▸ COLLECTED DATA
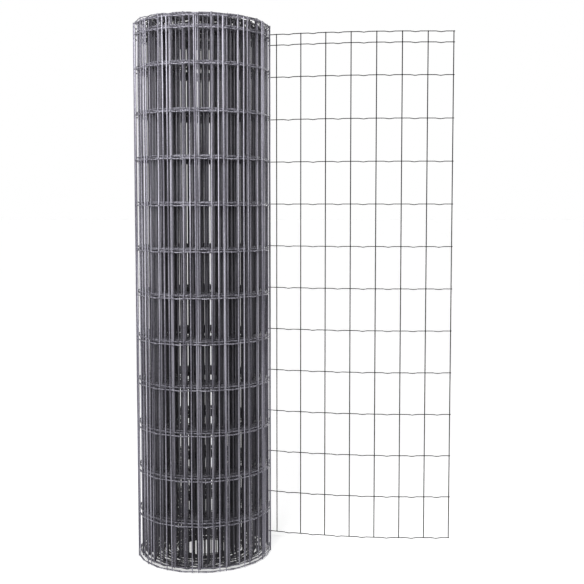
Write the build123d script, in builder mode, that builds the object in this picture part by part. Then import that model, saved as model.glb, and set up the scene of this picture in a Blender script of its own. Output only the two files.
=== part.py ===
from build123d import *
import math
import os

os.makedirs("parts", exist_ok=True)

# The wires of the fence.
line_wire = 2.2  # thickness of the wires that run along the fence
stay_wire = 2.5  # thickness of the upright stays
weld_sink = 0.4  # how far the two are pressed into each other at a weld
stay_pitch = 60.6  # from stay to stay, along the fence
stay_sides = 6

# The spacing of the line wires: two close spaces under the top edge, even ones below.
first_space = 25.4
second_space = 76.2
even_space = 101.6
even_spaces = 11
edge_margin = 7.0  # from an end of the roll to the middle of the loose end's edge wire
stay_overhang = 1.6  # a stay reaches this far past the middle of an edge wire

# The small dip in every line wire, midway between two stays.
crimp_drop = 1.7
crimp_half_length = 12.0

# The roll. Its ends are ridged, with two or three turns of the fence to a ridge. The turns
# aren't wound quite level, so the roll is a little taller than the loose end.
roll_radius = 160.0
bore_radius = 53.6
ridge_count = 15
ridge_depth = 4.0

# The loose end: it leaves the roll along a tangent, eases round and runs straight.
weld_setback = 2.0  # from the last weld in the roll to where the fence leaves the roll
lead_angle = 21.0  # degrees between the tangent and the straight run
easing_cells = 7
straight_cells = 2
tip_overhang = 2.4  # line wire past the last stay

ridge_pitch = (roll_radius - bore_radius) / ridge_count

row_heights = [edge_margin + even_space * i for i in range(even_spaces + 1)]
row_heights.append(row_heights[-1] + second_space)
row_heights.append(row_heights[-1] + first_space)
roll_height = row_heights[-1] + edge_margin

# The weld line of the loose end in plan. The first point is where the outermost turn
# leaves the roll, and a stay stands at each of the others.
weld_radius = roll_radius - stay_wire + weld_sink - line_wire / 2
ease_angle = lead_angle / easing_cells
headings = [ease_angle * i - lead_angle for i in range(easing_cells)]
headings += [0.0] * straight_cells
leave_angle = math.radians(90.0 - lead_angle)
weld_points = [(weld_radius * math.cos(leave_angle), weld_radius * math.sin(leave_angle))]
for heading in headings:
    last_x, last_y = weld_points[-1]
    step = stay_pitch if len(weld_points) > 1 else stay_pitch - weld_setback
    step_x = step * math.cos(math.radians(heading))
    step_y = step * math.sin(math.radians(heading))
    weld_points.append((last_x + step_x, last_y + step_y))

# Where two cells meet, the fence faces halfway between them.
facings = [headings[0]]
facings += [(a + b) / 2 for a, b in zip(headings, headings[1:])]
facings.append(headings[-1])

tip_x = weld_points[-1][0] + tip_overhang
tip_y = weld_points[-1][1]


def beside(index, distance):
    """A point square to the fence at one of the weld points, on its outer side."""
    x, y = weld_points[index]
    facing = math.radians(facings[index])
    return (x - distance * math.sin(facing), y + distance * math.cos(facing))


def wire_side(distance):
    """One long side of the line wires in plan, from the roll to the tip."""
    mitre = math.cos(math.radians(ease_angle / 2))
    return [beside(i, distance / mitre) for i in range(len(weld_points) - 1)] + [
        (tip_x, tip_y + distance)
    ]


def crimped_edge(height):
    """The upper or lower edge of one line wire, seen square on, with its dips."""
    points = [(weld_points[0][0] - line_wire, height)]
    for (left, _), (right, _) in zip(weld_points, weld_points[1:]):
        middle = (left + right) / 2
        points.append((middle - crimp_half_length, height))
        points.append((middle, height - crimp_drop))
        points.append((middle + crimp_half_length, height))
    points.append((tip_x + line_wire, height))
    return points


def roll_end(face_height, groove_height):
    """The ridges on one end of the roll, from the bore to the outside."""
    points = [(bore_radius, face_height)]
    for ridge in range(1, ridge_count):
        groove_radius = bore_radius + ridge * ridge_pitch
        points.append((groove_radius - ridge_pitch / 2, face_height))
        points.append((groove_radius, groove_height))
    points.append((roll_radius - ridge_pitch / 2, face_height))
    points.append((roll_radius, face_height))
    return points


with BuildSketch(Plane.XY) as line_wire_outline:
    with BuildLine():
        Polyline(crimped_edge(line_wire / 2) + crimped_edge(-line_wire / 2)[::-1], close=True)
    make_face()

with BuildPart() as fence_roll:
    # All line wires of the loose end, seen square on and then cut to their path in plan.
    with BuildSketch(Plane.XZ):
        with Locations(*[(0, height) for height in row_heights]):
            add(line_wire_outline.sketch)
    extrude(amount=roll_radius, both=True)
    with BuildSketch(Plane.XY):
        with BuildLine():
            Polyline(wire_side(line_wire / 2) + wire_side(-line_wire / 2)[::-1], close=True)
        make_face()
    extrude(amount=roll_height, mode=Mode.INTERSECT)

    # The stays stand on the outer side of the line wires.
    stay_distance = (line_wire + stay_wire) / 2 - weld_sink
    with BuildSketch(Plane.XY.offset(row_heights[0] - stay_overhang)):
        for index in range(1, len(weld_points)):
            with Locations(beside(index, stay_distance)):
                RegularPolygon(stay_wire / 2, stay_sides, rotation=facings[index])
    extrude(amount=row_heights[-1] - row_heights[0] + 2 * stay_overhang)

    # The wound turns, as one ring about the bore, with their ridges on both ends.
    with BuildSketch(Plane.XZ):
        with BuildLine():
            bottom_end = roll_end(0, ridge_depth)
            top_end = roll_end(roll_height, roll_height - ridge_depth)
            Polyline(bottom_end + top_end[::-1], close=True)
        make_face()
    revolve(axis=Axis.Z)

fence_roll.part.label = "fence_roll"
export_step(fence_roll.part, "parts/fence_roll.step")
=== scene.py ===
import math

import bpy
import numpy as np
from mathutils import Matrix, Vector


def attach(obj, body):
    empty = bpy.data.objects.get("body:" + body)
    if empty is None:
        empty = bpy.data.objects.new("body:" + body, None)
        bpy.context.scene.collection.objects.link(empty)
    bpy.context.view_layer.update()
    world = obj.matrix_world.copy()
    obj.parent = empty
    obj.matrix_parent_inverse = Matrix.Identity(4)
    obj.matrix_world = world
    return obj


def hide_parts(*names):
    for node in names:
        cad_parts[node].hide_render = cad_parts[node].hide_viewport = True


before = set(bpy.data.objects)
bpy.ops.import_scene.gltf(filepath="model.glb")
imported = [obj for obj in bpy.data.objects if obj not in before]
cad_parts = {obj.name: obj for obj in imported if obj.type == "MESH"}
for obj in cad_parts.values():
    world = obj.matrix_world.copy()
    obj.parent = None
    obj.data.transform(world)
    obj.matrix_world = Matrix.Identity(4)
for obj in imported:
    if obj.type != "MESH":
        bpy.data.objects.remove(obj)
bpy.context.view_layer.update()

MM = 0.001
SEED = 1058

# The fence, in millimetres, as in the solids.
LINE_WIRE = 2.2
STAY_WIRE = 2.5
WELD_SINK = 0.4
STAY_PITCH = 60.6
EDGE_MARGIN = 7.0
EVEN_SPACE = 101.6
EVEN_SPACES = 11
SECOND_SPACE = 76.2
FIRST_SPACE = 25.4
STAY_OVERHANG = 1.6
CRIMP_DROP = 1.7
CRIMP_HALF = 12.0

# The roll and the loose end.
ROLL_RADIUS = 160.0
BORE_RADIUS = 53.6
FENCE_LENGTH = 25000.0
WELD_SETBACK = 2.0
LEAD_ANGLE = 21.0
EASING_CELLS = 7
STRAIGHT_CELLS = 2
TIP_OVERHANG = 2.4
BORE_GAP = 0.2  # between the innermost turn and the bore of the solids

LOOSE_CELLS = EASING_CELLS + STRAIGHT_CELLS
LOOSE_LENGTH = LOOSE_CELLS * STAY_PITCH - WELD_SETBACK
WELD_RADIUS = ROLL_RADIUS - STAY_WIRE + WELD_SINK - LINE_WIRE / 2
INNER_RADIUS = BORE_RADIUS + LINE_WIRE / 2 + BORE_GAP
STAY_DISTANCE = (LINE_WIRE + STAY_WIRE) / 2 - WELD_SINK
WOUND_LENGTH = FENCE_LENGTH - LOOSE_LENGTH
TURN_PITCH = math.pi * (WELD_RADIUS ** 2 - INNER_RADIUS ** 2) / WOUND_LENGTH
STAY_COUNT = int(FENCE_LENGTH // STAY_PITCH) + 1

# How unevenly the turns are wound. Each kind of unevenness follows a smooth random curve, whose
# knots are so many radians of winding apart, and sets in over the first EASE_IN radians.
EASE_IN = 3.0
SLIP = 0.12  # at most so many radians round the roll's axis
SLIP_KNOTS = 6.0
LEAN = 3.0  # at most so many millimetres sideways
LEAN_KNOTS = 2.2
TURN_KNOT_COUNT = 200  # knots of the slip, and as many of the lean
TELESCOPE = 4.7  # at most so many millimetres up or down from TELESCOPE_RISE
TELESCOPE_RISE = 0.6
SLOW_KNOTS = 4.7  # telescoping is a slow curve and a quick one, added up
QUICK_KNOTS = 1.3
SLOW_SHARE = 0.85
OUTERMOST_KNOTS = 2  # the first knots of the slow curve, where the outermost turns sit low
SHIFT_KNOT_COUNT = 300

# A stay is in its place at the height UPRIGHT_AT. LEAN_HEIGHT above that it is aside by its whole
# lean, which is the lean of the fence there and a random one of its own, with this deviation.
STAY_LEAN = 0.7
UPRIGHT_AT = 350.0
LEAN_HEIGHT = 900.0

# The meshes of the wires.
WIRE_SIDES = 6
BESIDE_WELD = 0.15  # from a weld to the next point of a line wire, as a share of a cell
OUTER_STAYS = 100  # how many of the roll's stays are in the piece of the outer turns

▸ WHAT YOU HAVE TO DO
Quote exactly the lines running from the start of the listing above through the line where "ridge_pitch = (roll_radius" is found, and output no other lines.

▸ WORKED ANSWER
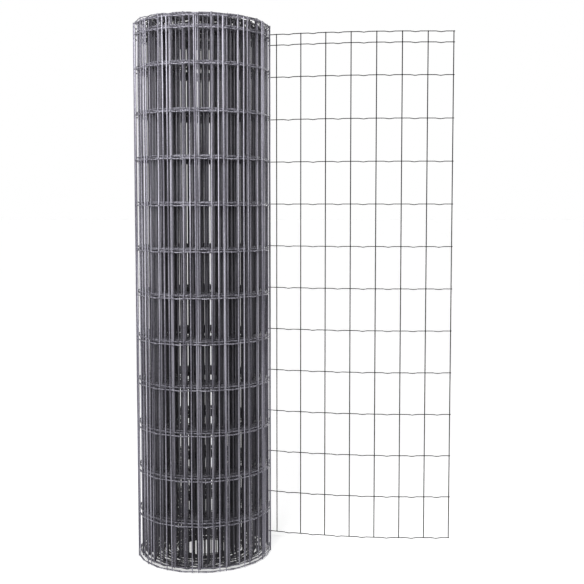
Write the build123d script, in builder mode, that builds the object in this picture part by part. Then import that model, saved as model.glb, and set up the scene of this picture in a Blender script of its own. Output only the two files.
=== part.py ===
from build123d import *
import math
import os

os.makedirs("parts", exist_ok=True)

# The wires of the fence.
line_wire = 2.2  # thickness of the wires that run along the fence
stay_wire = 2.5  # thickness of the upright stays
weld_sink = 0.4  # how far the two are pressed into each other at a weld
stay_pitch = 60.6  # from stay to stay, along the fence
stay_sides = 6

# The spacing of the line wires: two close spaces under the top edge, even ones below.
first_space = 25.4
second_space = 76.2
even_space = 101.6
even_spaces = 11
edge_margin = 7.0  # from an end of the roll to the middle of the loose end's edge wire
stay_overhang = 1.6  # a stay reaches this far past the middle of an edge wire

# The small dip in every line wire, midway between two stays.
crimp_drop = 1.7
crimp_half_length = 12.0

# The roll. Its ends are ridged, with two or three turns of the fence to a ridge. The turns
# aren't wound quite level, so the roll is a little taller than the loose end.
roll_radius = 160.0
bore_radius = 53.6
ridge_count = 15
ridge_depth = 4.0

# The loose end: it leaves the roll along a tangent, eases round and runs straight.
weld_setback = 2.0  # from the last weld in the roll to where the fence leaves the roll
lead_angle = 21.0  # degrees between the tangent and the straight run
easing_cells = 7
straight_cells = 2
tip_overhang = 2.4  # line wire past the last stay

ridge_pitch = (roll_radius - bore_radius) / ridge_count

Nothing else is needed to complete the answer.